Robust dialogue can set biodiversity credit market on the right start, says environmental NGO

Published 12:20 on September 14, 2023  /  Last updated at 13:05 on September 14, 2023  / Tom Woolnough /  Biodiversity

A global environmental NGO has released a whitepaper outlining their position on biodiversity credits, as it seeks to establish high integrity across the emerging market.

A global environmental NGO has released a whitepaper outlining its position on biodiversity credits, as it seeks to establish high integrity across the emerging market.

Fauna and Flora released the paper on Wednesday, contending that while biodiversity credits have the potential to drive finance into conservation and contribute to the Kunming-Montreal Global Biodiversity Framework goals, high integrity can and should be established across all parts of the market from the outset.

“It’s absolutely critical that the mechanism has high integrity front and centre from the beginning,” said Tom Stevens, head of nature markets at Fauna and Flora, in an interview with Carbon Pulse.

“A new approach enables us to test these questions and not wait for ten years, it has to happen at speed. Robust dialogue needs to happen.”

CLAIMS

The biodiversity credit market is likely to have a host of legacy challenges from the carbon market as market actors step into the emerging space. Stevens emphasised that participants shouldn’t be thinking of either biodiversity or carbon, but that learning from carbon markets can be taken through to inform the emerging biodiversity space.

“The key opportunity with biodiversity credits lies with places that sit outside of nature-based carbon, where ecosystems of high conservation areas are not eligible for existing carbon finance,” Stevens said.

Similar to the Voluntary Carbon Market Integrity initiative, the biodiversity credit market could benefit from early guidance on how and what financial institutions could claim, according to the Fauna and Flora paper, which drew a clear distinction between offsets and credits.

“Offsetting is relatively well-defined, but separate to biodiversity credits. There is the additional uplift, beyond the no-net-harm approach, which sits outside of the operational offsetting approach. That’s where we see biodiversity credits sitting to achieve global goals,” Stevens told Carbon Pulse.
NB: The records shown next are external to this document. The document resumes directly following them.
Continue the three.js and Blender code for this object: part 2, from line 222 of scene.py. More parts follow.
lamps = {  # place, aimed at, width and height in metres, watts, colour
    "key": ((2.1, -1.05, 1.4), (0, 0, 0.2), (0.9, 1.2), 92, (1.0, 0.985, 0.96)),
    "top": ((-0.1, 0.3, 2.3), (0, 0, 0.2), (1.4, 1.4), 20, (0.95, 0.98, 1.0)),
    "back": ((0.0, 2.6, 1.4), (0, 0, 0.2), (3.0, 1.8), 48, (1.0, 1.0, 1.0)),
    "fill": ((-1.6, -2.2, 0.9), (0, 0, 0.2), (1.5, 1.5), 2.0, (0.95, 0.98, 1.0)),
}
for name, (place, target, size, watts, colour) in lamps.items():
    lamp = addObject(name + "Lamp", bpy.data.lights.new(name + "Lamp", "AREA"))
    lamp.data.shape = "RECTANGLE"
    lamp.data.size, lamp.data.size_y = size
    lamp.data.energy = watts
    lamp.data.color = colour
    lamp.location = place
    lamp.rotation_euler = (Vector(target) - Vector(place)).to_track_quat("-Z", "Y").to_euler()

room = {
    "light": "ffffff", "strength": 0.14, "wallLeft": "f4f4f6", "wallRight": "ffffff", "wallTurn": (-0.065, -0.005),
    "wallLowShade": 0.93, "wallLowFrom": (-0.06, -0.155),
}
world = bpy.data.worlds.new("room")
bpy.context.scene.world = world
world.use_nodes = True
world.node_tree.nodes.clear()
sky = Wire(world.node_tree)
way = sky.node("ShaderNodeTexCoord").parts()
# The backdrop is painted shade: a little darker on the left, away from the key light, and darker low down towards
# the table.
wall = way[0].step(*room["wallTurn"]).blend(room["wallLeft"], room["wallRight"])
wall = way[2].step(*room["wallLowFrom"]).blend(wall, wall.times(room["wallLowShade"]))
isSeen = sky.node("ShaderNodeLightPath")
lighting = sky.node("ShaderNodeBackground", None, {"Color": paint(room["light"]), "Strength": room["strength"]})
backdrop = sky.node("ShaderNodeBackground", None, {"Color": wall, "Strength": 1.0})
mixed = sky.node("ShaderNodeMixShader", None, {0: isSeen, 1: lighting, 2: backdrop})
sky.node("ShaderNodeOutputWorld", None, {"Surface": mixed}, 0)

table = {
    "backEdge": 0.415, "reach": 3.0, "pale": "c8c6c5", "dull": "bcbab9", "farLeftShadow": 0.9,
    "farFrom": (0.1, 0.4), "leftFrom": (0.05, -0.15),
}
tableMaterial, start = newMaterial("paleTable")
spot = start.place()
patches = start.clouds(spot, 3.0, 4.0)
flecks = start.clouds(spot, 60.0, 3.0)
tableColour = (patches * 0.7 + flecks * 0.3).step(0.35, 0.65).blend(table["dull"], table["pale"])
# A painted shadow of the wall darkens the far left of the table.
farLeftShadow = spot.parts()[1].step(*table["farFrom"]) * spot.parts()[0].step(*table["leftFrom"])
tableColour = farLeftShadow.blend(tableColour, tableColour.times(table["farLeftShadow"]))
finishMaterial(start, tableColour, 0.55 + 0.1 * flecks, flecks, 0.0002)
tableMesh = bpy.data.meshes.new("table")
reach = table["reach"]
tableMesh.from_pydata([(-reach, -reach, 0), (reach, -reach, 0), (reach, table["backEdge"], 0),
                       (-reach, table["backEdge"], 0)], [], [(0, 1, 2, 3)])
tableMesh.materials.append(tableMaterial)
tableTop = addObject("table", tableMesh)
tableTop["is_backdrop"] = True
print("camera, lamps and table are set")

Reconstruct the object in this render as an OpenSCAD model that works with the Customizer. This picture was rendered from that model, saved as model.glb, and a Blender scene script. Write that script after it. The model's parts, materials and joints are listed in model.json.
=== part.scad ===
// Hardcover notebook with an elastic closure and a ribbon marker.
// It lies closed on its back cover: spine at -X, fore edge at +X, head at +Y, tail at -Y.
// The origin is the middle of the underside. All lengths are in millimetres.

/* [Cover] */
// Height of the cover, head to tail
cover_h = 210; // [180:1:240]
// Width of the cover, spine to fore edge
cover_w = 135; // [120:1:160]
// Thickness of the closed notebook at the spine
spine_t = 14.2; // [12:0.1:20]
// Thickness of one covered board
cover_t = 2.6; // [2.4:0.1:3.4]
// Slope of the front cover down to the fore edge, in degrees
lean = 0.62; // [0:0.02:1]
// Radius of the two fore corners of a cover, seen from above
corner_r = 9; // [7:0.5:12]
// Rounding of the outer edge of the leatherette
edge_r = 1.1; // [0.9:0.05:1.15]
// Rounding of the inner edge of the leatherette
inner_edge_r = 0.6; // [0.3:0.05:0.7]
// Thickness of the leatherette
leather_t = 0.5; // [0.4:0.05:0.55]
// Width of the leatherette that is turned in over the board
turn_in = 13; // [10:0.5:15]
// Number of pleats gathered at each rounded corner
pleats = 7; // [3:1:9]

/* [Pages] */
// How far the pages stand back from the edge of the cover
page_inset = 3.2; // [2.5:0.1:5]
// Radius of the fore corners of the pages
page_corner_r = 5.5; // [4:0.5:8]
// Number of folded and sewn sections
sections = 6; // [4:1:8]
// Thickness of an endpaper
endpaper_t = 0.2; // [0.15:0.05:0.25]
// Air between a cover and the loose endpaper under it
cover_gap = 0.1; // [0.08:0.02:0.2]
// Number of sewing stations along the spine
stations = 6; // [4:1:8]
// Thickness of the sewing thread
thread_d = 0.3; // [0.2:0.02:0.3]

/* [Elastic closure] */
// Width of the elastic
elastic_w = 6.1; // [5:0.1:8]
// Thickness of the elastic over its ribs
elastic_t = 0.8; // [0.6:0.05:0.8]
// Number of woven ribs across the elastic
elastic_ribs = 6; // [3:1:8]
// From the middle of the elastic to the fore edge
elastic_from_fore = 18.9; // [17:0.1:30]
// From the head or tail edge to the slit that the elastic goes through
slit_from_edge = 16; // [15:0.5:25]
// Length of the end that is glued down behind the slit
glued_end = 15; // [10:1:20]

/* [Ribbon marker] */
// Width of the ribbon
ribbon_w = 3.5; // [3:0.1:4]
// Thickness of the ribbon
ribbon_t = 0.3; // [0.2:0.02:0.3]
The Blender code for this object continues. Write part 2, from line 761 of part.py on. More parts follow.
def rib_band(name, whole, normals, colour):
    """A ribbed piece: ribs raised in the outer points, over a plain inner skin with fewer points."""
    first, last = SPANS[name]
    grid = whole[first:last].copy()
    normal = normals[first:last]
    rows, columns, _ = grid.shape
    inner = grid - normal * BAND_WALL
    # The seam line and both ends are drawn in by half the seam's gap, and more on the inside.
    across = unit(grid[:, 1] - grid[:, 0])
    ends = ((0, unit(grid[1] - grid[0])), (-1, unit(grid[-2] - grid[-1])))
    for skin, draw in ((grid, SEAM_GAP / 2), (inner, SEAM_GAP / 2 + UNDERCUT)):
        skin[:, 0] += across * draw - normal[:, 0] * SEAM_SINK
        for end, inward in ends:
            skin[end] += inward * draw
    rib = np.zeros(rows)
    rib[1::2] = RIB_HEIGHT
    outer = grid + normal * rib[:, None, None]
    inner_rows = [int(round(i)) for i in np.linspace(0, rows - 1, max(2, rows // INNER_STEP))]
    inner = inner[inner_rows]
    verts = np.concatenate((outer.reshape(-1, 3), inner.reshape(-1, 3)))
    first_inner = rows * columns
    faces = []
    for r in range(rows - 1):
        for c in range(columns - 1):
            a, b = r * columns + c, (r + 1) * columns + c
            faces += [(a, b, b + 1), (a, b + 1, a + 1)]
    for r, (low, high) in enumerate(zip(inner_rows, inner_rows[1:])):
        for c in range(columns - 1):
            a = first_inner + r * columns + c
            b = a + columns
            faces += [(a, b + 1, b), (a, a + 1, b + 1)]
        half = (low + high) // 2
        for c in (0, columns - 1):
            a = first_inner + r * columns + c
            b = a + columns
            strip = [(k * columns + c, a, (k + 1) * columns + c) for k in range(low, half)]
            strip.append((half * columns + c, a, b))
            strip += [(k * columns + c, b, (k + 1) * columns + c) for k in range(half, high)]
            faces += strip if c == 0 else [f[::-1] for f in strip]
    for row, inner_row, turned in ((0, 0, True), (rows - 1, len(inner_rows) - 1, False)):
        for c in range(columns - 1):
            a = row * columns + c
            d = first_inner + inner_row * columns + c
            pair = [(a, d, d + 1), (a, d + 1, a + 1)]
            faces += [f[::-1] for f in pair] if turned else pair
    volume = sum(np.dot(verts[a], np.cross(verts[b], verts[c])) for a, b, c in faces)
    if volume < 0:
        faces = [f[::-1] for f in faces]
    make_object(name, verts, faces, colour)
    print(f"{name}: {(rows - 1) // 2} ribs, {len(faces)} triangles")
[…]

“Private finance, corporations, and philanthropy have the opportunity to invest in a mechanism to help achieve those global biodiversity targets. There’s a need for global buy-in, bigger than a one-off corporate target.”

According to Stevens, companies would need to ensure they are part of the Science Based Target Network and the Taskforce on Nature-related Financial Disclosures to calculate their footprint, but they would not necessarily be able to offset that footprint through a purchase of a biodiversity credit.
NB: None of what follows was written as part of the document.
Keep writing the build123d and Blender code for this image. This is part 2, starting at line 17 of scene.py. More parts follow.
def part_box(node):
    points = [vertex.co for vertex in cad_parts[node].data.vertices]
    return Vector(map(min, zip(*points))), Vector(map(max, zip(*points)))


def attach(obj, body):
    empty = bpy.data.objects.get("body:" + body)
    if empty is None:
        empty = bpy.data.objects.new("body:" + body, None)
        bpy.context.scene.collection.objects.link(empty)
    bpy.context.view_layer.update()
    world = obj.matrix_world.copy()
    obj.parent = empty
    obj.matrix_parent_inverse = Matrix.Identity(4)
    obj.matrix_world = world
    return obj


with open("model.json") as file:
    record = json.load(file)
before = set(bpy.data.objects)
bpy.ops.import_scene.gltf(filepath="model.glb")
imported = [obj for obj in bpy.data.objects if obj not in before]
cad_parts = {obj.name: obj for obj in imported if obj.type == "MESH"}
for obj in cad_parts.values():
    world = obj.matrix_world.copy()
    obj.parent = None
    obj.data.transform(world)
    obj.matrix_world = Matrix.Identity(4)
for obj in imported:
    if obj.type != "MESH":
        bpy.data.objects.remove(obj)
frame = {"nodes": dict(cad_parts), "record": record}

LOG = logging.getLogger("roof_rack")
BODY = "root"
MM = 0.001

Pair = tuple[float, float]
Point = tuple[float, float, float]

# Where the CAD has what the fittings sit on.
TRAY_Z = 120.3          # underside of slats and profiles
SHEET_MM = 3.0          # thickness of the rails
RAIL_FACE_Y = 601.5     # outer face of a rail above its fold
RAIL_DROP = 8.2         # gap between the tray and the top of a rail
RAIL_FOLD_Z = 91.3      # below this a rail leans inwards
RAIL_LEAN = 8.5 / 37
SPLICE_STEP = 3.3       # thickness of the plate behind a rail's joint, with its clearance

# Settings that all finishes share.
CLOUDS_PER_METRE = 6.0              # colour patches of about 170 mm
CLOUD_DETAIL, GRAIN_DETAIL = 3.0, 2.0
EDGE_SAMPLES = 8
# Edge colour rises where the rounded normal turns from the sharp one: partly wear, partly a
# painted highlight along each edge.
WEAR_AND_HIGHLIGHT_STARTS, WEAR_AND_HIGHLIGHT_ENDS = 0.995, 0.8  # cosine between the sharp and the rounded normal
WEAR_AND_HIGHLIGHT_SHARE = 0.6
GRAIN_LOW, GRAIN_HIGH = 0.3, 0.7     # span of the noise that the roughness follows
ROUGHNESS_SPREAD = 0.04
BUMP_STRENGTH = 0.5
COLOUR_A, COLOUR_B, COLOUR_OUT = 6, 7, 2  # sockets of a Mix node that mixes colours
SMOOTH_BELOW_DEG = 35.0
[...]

There is still work to do through robust conversations with market actors ranging from Indigenous peoples to large multi-national companies, according to Stevens, to harmonise what could be claimed at the global level once credits are purchased.
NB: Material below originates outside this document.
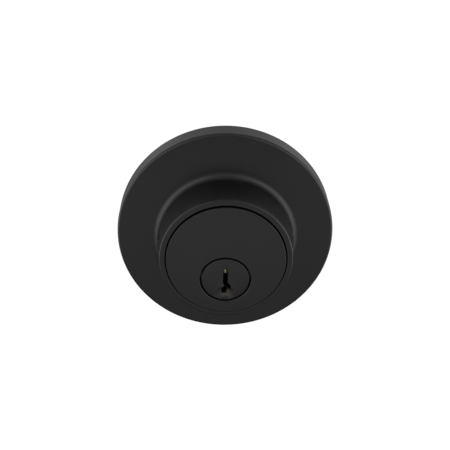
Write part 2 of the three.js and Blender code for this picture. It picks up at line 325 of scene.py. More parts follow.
def brass_looks(tree, z_mm, clean=BRASS_CLEAN, tarnished=BRASS_DULL):
    """Colour, roughness and height of turned brass, with tool marks and a little tarnish."""
    at = place(tree)
    tool_marks = noise(tree, turned_place(tree, z_mm), 9000, 3, 0.7)
    tarnish = ramp(tree, noise(tree, at, 1400, 3, 0.55), 0.30, 0.75)
    colour = blend_colour(tree, tarnish, clean, tarnished)
    streaked = ramp(tree, tool_marks, 0.3, 0.7, -0.07, 0.07)
    dull = maths(tree, "ADD", streaked, ramp(tree, tarnish, 0, 1, 0.24, 0.40))
    return colour, dull, tool_marks


def rubbed_round(tree, x_mm, y_mm, z_mm, reach_mm):
    """1 near a point, fading out unevenly to 0 at the reach."""
    centre = (x_mm * MM, y_mm * MM, z_mm * MM)
    away = node(tree, "VectorMath", {0: place(tree), 1: centre}, operation="DISTANCE").outputs["Value"]
    uneven = ramp(tree, noise(tree, place(tree), 1300, 5, 0.75), 0.35, 0.65, -0.9 * MM, 0.9 * MM)
    return ramp(tree, maths(tree, "ADD", away, uneven), 0.2 * reach_mm * MM, reach_mm * MM, 1.0, 0.0)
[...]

Fauna and Flora said they are having those conversations with early-stage market players, and Stevens highlighted that what is emerging is that there is a significant risk that will need to be mitigated.

“We have risk from investors on one side, those coming from traditional financing approaches, and the risk to communities on biodiversity and climate, and where does the compromise happen and how do we reposition risk?” Stevens said.

INFORMING INTEGRITY

A range of credits may fit under the umbrella of what a biodiversity credit is, according to Fauna and Flora.

The paper outlined the emergence of multiple types of credits aligning with the broad definition but there may be different unit types emerging, including areas, habitat, or species-based credits. The organisation hoped that by providing multiple options for credit type, less-valued profile areas and more local groups may be able to better access biodiversity financing mechanisms.

“Our fundamental approach is locally-led conservation, which makes IPLCs decision-makers built into the process as stewards, as the market grows,” Stevens told Carbon Pulse.

“It’s broadly acknowledged that this is the right way to go in the market, but we need to make it happen from the beginning. We need to have a challenging transparent dialogue across IPLCs and buyers, without that there is no legitimacy long term and sustainability for these opportunities.”

Stevens contended that accessibility is critical: not compromising certain areas and have certain communities unable to access finance because it’s too technically complex or expensive, but still maintaining the scientific underpinning to ensure quality biodiversity outcomes.

Fauna and Flora are running pilots of biodiversity credits, including in South Africa, with more set to begin later this year.

The pilots test different metrics and stakeholder approaches that are developed in dialogue with buyers to broaden stakeholder understanding and inform global alignment, Stevens said.

The organisation aims to lead the market facilitators to better understand project needs and market development requirements, including by working with buyers to clarify how they should operate within the market.

In January it released high-integrity principles for biodiversity credit markets with Plan Vivo where it outlined a high-level direction for the market.

The group hopes that with New York Climate Week and the upcoming COP28, the complementarity of the carbon and biodiversity markets will become clear.